Joint 53rd South-Central/53rd North-Central/71st Rocky Mtn Section Meeting - 2019

Paper No. 6-48
Presentation Time: 8:30 AM-5:45 PM

GEOCHRONOLOGY OF THE CHINCHÍN FORMATION IN SOUTHERN ECUADOR


LUDWIG, Katherine G., Geology, Augustana College, 639 38th Street, Rock Island, IL 61201

The subduction of the Nazca Plate underneath the South American Plate has led to the uplift of the majority of the Andes Mountains in South America. In Ecuador, the Nazca Plate subducts underneath the North Andes Plate, which collides with the South American Plate. This tectonic setting has formed two parallel mountain chains: the Cordillera Occidental and the Cordillera Real, as well as a complex series of basins between them. However, the chronology of the formation of these basins is poorly understood. This study focuses on the Chinchín Formation, an approximately 3.5 km thick, extrusive igneous formation that serves as the bedrock of the Quingeo Basin in southern Ecuador. The Late Cretaceous Yunguilla Formation is believed to underly the Chinchín Formation and provides a maximum age constraint on the timing of crystallization.

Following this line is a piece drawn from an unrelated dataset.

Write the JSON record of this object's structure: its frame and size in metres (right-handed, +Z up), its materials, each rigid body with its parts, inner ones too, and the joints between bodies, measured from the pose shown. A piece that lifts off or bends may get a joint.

A previous study assigned the Chinchín Formation an Eocene crystallization age, which was determined using zircon fission track (ZFT) dating of a single sample from the northern upper third of the Formation. This study employs zircon U-Pb geochronology to determine a crystallization age of the Chinchín Formation in order to better understand the history of basin formation in this region. Multiple bedrock samples from the southern portion of the Chinchín Formation are being analyzed. If the ZFT date corresponds to the original crystallization of this formation, the expected result of this study is a U-Pb age of between approximately 65 and 42 Ma. A younger date would indicate that the Chinchín Formation may have been emplaced or overturned during the deformation associated with mountain uplift.